The leaders of this moment
So look honestly at the present, in the United States and across the world, and ask the only question that matters: are we being led by humanitarians, or by men who confuse cruelty with strength?
I will not pretend the picture is reassuring. We are living through a documented, measurable retreat of democracy worldwide — the institutions that monitor these things have recorded years of decline, more nations sliding toward autocracy than toward freedom. The strongman style is ascendant on nearly every continent: leaders who fuse themselves with the flag, who govern by grievance, who treat the press as the enemy and the migrant as the threat, who answer the climate emergency with denial or delay because the truth is inconvenient to their patrons.
And the refugee — the most defenseless human being of our age, fleeing the very emergencies our leaders failed to prevent — has become the favorite target. Watch how a government treats the family at its border that arrives with nothing, and you will know, with near-perfect accuracy, what that government is. The border is the mirror. It shows us the soul of the leadership that built it.
This is the diagnosis, and it is not a comfortable one. But diagnosis is not despair. I refuse despair on principle, because despair is what the cruel are counting on. Naming the disease is the first act of healing.
What this day asks of us
Here is what Flag Day means to me, here in 2026, as a Boricua who plays his congas in the open air and refuses to surrender to cynicism.
The flag was never meant to be a loyalty test. It was meant to be a promise of protection — and a promise is only as good as the conscience of the people who hold it. The army was created to defend, and the highest form of defense in an age of five emergencies is not a weapon. It is the courage to protect the climate, the living world, the truth, the stranger, and the displaced.
So the standard is simple, and it is ancient, and it does not bend:
We must demand leaders who are humanitarians first. Leaders who tell us hard truths instead of flattering lies. Who steward the future instead of plundering it. Who measure their strength not by how hard they can strike the weak, but by how fiercely they will protect them. Who understand that in the age of climate, ecological, democratic, humanitarian, and refugee emergencies, caring for your fellow human being is no longer a private virtue — it is the entire job description.
The tyrant asks: how much can I take?
The leader asks: what is mine to protect?
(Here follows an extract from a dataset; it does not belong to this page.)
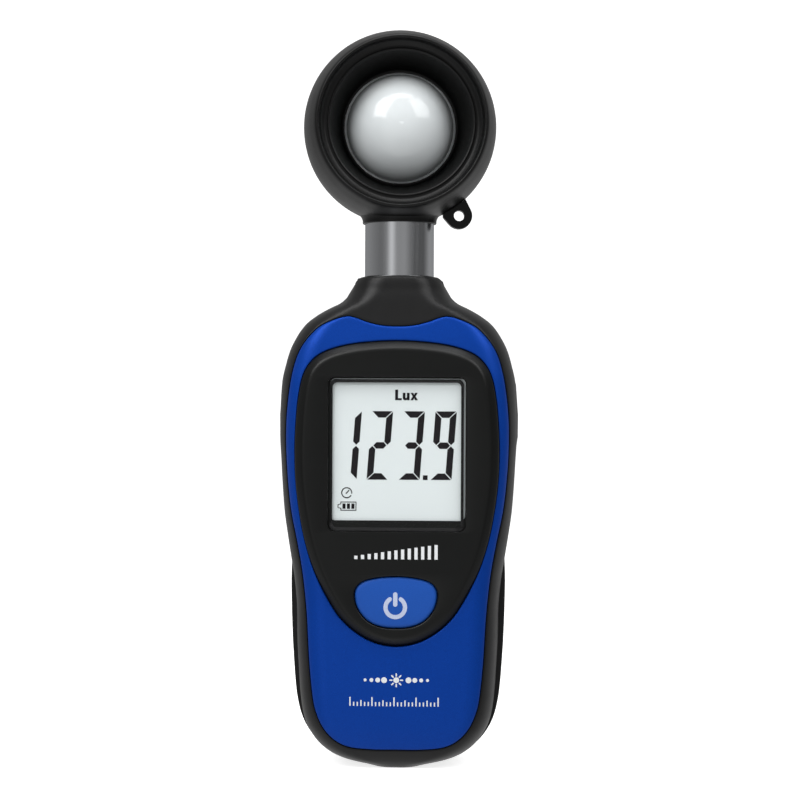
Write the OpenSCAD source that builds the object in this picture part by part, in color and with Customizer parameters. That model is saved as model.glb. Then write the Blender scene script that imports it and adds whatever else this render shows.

History has already told us, again and again, which of those two it honors and which it buries in shame. We do not have to wait for its verdict. We can choose now, in how we vote, how we organize, how we build our communities, and how we refuse — quietly, daily, stubbornly — to call cruelty by the name of strength.
A new constellation. That is what they called it in 1777. Let us make sure the stars still stand for something worth defending.